The IRS has announced some exciting news for everyone who’s saving for retirement; in 2018 they’re increasing the contribution limit for 401(k), 403(b), most 457 plans, and the Thrift Savings Plan. This is a big deal, especially in light of America’s retirement crisis.
America’s Retirement Saving Crisis
There’s no easy way to say this; Americans are in a big retirement jam. The numbers are pretty bleak according to a variety of sources.
-A 2016 GoBankingRates study showed that 69% of Americans have less than $1000 in savings- including retirement savings
–Bloomberg reported this year that only a 1/3 of working Americans are saving money in an employer-sponsored or tax-deferred retirement account. What’s more, only about 14% of employers in the US offer those kinds of plans, which leaves a huge slice of Americans without access to that retirement account.
–Not saving for retirement sooner in their careers is American’s number one money regret.
–50% of Americans have less than $25,000 saved specifically for retirement. (This number includes those who are nearing retirement age.)
Overview of The 2018 Changes
With such a bleak retirement savings picture in front of us, it’s important for everyone to step up their retirement contributions. This increase in contributions limits is a good place to start. Let’s look at some of the details of the change.
-The contribution limit for 401(k), 403(b), most 457 plans, and the federal government’s Thrift Savings Plan will increase from $18,000 to $18,500.
-The income ranges for determining eligibility to make deductible contributions to Traditional IRA and Roth IRAs, and to claim the saver’s credit are all increasing for 2018.
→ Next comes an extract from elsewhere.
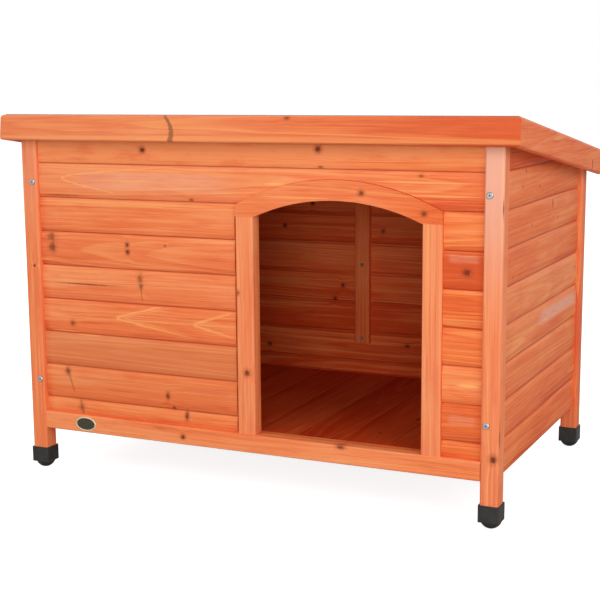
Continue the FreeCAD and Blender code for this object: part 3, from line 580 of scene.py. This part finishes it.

-If you are married and you or your spouse had access to a retirement plan from your employer, your deductions can be reduced or phased out. This depends on your income and filing status. Take a look at the phase out info here:
- “Single taxpayers covered by a workplace retirement plan, the phase-out range is $63,000 to $73,000, up from $62,000 to $72,000.
- For married couples filing jointly, where the spouse making the IRA contribution is covered by a workplace retirement plan, the phase-out range is $101,000 to $121,000, up from $99,000 to $119,000.
- For an IRA contributor who is not covered by a workplace retirement plan and is married to someone who is covered, the deduction is phased out if the couple’s income is between $189,000 and $199,000, up from $186,000 and $196,000.
- A married individual filing a separate return who is covered by a workplace retirement plan, the phase-out range is not subject to an annual cost-of-living adjustment and remains $0 to $10,000.”
-The Roth IRA income range for phase-outs will be $120,000-$135,000 in 2018. That’s up from $118,000-$133,000.
-The 2018 income limit for the Saver’s Credit for low- and moderate-income workers is $63,000 for married couples filing jointly, up from $62,000; $47,250 for heads of household, up from $46,500; and $31,500 for singles and married individuals filing separately, up from $31,000.
Challenges In Making Bigger Retirement Contributions
This is just an overview, but this sums up the biggest changes coming next year. What’s exciting is that the retirement contribution limit is increasing at all. This gives all working Americans a helpful boost in saving a bit more for their golden years.
What are the challenges that we’re up against when it comes to making bigger retirement contributions? The answer is a little complex.
Like we said above, many Americans don’t have access to an employer sponsored retirement plan. That means they need to go out and open their own. Having that added barrier means many people don’t do that- they simply forget, or don’t have stamps to mail in the paperwork to a brokerage firm.
Many Americans live paycheck to paycheck. There’s just not enough money in their life to be able to save for retirement.
Finally, it’s hard to save for a future that seems so far away. When you’re 25 or 30, retirement is at least 35 years away. Humans have a hard time planning for something that far away. We’re much more likely to save for vacation next year than for retirement 35 or 40 years away.
If you have an employer sponsored plan, try and increase your contributions by 1-10% in 2018. A little goes a long way! If you don’t have access to one of those plans, you can open an IRA account online with most brokerage firms. Try Vanguard or TD Ameritrade!